Data section>
start

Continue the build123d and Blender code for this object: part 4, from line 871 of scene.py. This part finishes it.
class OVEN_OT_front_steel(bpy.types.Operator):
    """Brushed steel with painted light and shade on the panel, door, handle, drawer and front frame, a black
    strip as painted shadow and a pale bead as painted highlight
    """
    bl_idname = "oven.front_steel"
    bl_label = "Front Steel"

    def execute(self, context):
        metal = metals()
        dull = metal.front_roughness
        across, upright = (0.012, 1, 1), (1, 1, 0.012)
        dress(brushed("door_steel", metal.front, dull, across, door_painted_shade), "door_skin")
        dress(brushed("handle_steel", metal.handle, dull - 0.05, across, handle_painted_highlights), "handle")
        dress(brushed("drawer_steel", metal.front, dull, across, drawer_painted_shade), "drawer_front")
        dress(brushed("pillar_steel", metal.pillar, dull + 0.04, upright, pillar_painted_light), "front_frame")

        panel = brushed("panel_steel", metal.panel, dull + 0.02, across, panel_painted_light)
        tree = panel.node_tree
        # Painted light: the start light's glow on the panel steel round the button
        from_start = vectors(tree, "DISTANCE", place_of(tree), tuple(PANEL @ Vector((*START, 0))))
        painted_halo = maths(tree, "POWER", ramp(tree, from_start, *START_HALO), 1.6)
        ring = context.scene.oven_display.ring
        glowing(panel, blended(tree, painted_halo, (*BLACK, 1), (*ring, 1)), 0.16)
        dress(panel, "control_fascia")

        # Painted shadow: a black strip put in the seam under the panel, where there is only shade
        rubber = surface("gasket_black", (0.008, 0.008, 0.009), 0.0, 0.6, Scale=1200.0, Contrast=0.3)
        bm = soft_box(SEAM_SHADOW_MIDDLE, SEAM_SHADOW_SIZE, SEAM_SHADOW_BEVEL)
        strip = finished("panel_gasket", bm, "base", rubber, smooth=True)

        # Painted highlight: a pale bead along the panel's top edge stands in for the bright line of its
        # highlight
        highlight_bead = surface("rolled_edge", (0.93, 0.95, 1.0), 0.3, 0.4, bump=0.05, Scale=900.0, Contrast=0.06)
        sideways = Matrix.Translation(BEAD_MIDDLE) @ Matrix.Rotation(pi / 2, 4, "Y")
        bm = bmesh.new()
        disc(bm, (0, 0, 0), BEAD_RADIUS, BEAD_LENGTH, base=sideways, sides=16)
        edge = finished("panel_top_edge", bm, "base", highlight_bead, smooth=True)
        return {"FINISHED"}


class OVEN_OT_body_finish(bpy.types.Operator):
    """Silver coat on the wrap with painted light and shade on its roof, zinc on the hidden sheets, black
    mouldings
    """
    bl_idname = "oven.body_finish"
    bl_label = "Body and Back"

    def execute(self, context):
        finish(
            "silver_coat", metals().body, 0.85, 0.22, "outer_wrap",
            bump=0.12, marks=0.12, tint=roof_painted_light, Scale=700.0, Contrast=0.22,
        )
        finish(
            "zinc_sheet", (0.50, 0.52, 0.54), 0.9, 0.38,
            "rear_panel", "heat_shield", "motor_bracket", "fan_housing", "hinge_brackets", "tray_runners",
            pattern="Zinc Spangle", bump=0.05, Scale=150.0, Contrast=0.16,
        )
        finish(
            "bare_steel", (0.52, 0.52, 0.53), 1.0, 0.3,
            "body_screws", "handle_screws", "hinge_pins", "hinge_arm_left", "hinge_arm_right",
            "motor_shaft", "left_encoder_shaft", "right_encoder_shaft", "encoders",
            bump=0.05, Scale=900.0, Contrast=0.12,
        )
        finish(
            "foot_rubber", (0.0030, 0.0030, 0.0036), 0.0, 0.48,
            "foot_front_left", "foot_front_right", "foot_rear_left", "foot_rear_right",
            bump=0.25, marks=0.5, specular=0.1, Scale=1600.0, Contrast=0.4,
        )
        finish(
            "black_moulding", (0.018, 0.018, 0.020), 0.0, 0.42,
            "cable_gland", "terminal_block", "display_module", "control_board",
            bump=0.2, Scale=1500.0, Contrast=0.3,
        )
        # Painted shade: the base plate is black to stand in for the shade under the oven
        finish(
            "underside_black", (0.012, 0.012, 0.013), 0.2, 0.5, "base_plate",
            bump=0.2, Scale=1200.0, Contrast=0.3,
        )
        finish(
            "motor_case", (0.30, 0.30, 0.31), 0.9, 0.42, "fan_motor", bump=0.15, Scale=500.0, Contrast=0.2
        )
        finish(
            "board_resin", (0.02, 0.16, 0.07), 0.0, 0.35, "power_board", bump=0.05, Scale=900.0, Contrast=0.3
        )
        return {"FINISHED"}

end

Exercise instructions> Repeat the listing in full, keeping every line exactly as it is.

Final result>
Continue the build123d and Blender code for this object: part 4, from line 871 of scene.py. This part finishes it.
class OVEN_OT_front_steel(bpy.types.Operator):
    """Brushed steel with painted light and shade on the panel, door, handle, drawer and front frame, a black
    strip as painted shadow and a pale bead as painted highlight
    """
    bl_idname = "oven.front_steel"
    bl_label = "Front Steel"

    def execute(self, context):
        metal = metals()
        dull = metal.front_roughness
        across, upright = (0.012, 1, 1), (1, 1, 0.012)
        dress(brushed("door_steel", metal.front, dull, across, door_painted_shade), "door_skin")
        dress(brushed("handle_steel", metal.handle, dull - 0.05, across, handle_painted_highlights), "handle")
        dress(brushed("drawer_steel", metal.front, dull, across, drawer_painted_shade), "drawer_front")
        dress(brushed("pillar_steel", metal.pillar, dull + 0.04, upright, pillar_painted_light), "front_frame")

        panel = brushed("panel_steel", metal.panel, dull + 0.02, across, panel_painted_light)
        tree = panel.node_tree
        # Painted light: the start light's glow on the panel steel round the button
        from_start = vectors(tree, "DISTANCE", place_of(tree), tuple(PANEL @ Vector((*START, 0))))
        painted_halo = maths(tree, "POWER", ramp(tree, from_start, *START_HALO), 1.6)
        ring = context.scene.oven_display.ring
        glowing(panel, blended(tree, painted_halo, (*BLACK, 1), (*ring, 1)), 0.16)
        dress(panel, "control_fascia")

        # Painted shadow: a black strip put in the seam under the panel, where there is only shade
        rubber = surface("gasket_black", (0.008, 0.008, 0.009), 0.0, 0.6, Scale=1200.0, Contrast=0.3)
        bm = soft_box(SEAM_SHADOW_MIDDLE, SEAM_SHADOW_SIZE, SEAM_SHADOW_BEVEL)
        strip = finished("panel_gasket", bm, "base", rubber, smooth=True)

        # Painted highlight: a pale bead along the panel's top edge stands in for the bright line of its
        # highlight
        highlight_bead = surface("rolled_edge", (0.93, 0.95, 1.0), 0.3, 0.4, bump=0.05, Scale=900.0, Contrast=0.06)
        sideways = Matrix.Translation(BEAD_MIDDLE) @ Matrix.Rotation(pi / 2, 4, "Y")
        bm = bmesh.new()
        disc(bm, (0, 0, 0), BEAD_RADIUS, BEAD_LENGTH, base=sideways, sides=16)
        edge = finished("panel_top_edge", bm, "base", highlight_bead, smooth=True)
        return {"FINISHED"}


class OVEN_OT_body_finish(bpy.types.Operator):
    """Silver coat on the wrap with painted light and shade on its roof, zinc on the hidden sheets, black
    mouldings
    """
    bl_idname = "oven.body_finish"
    bl_label = "Body and Back"

    def execute(self, context):
        finish(
            "silver_coat", metals().body, 0.85, 0.22, "outer_wrap",
            bump=0.12, marks=0.12, tint=roof_painted_light, Scale=700.0, Contrast=0.22,
        )
        finish(
            "zinc_sheet", (0.50, 0.52, 0.54), 0.9, 0.38,
            "rear_panel", "heat_shield", "motor_bracket", "fan_housing", "hinge_brackets", "tray_runners",
            pattern="Zinc Spangle", bump=0.05, Scale=150.0, Contrast=0.16,
        )
        finish(
            "bare_steel", (0.52, 0.52, 0.53), 1.0, 0.3,
            "body_screws", "handle_screws", "hinge_pins", "hinge_arm_left", "hinge_arm_right",
            "motor_shaft", "left_encoder_shaft", "right_encoder_shaft", "encoders",
            bump=0.05, Scale=900.0, Contrast=0.12,
        )
        finish(
            "foot_rubber", (0.0030, 0.0030, 0.0036), 0.0, 0.48,
            "foot_front_left", "foot_front_right", "foot_rear_left", "foot_rear_right",
            bump=0.25, marks=0.5, specular=0.1, Scale=1600.0, Contrast=0.4,
        )
        finish(
            "black_moulding", (0.018, 0.018, 0.020), 0.0, 0.42,
            "cable_gland", "terminal_block", "display_module", "control_board",
            bump=0.2, Scale=1500.0, Contrast=0.3,
        )
        # Painted shade: the base plate is black to stand in for the shade under the oven
        finish(
            "underside_black", (0.012, 0.012, 0.013), 0.2, 0.5, "base_plate",
            bump=0.2, Scale=1200.0, Contrast=0.3,
        )
        finish(
            "motor_case", (0.30, 0.30, 0.31), 0.9, 0.42, "fan_motor", bump=0.15, Scale=500.0, Contrast=0.2
        )
        finish(
            "board_resin", (0.02, 0.16, 0.07), 0.0, 0.35, "power_board", bump=0.05, Scale=900.0, Contrast=0.3
        )
        return {"FINISHED"}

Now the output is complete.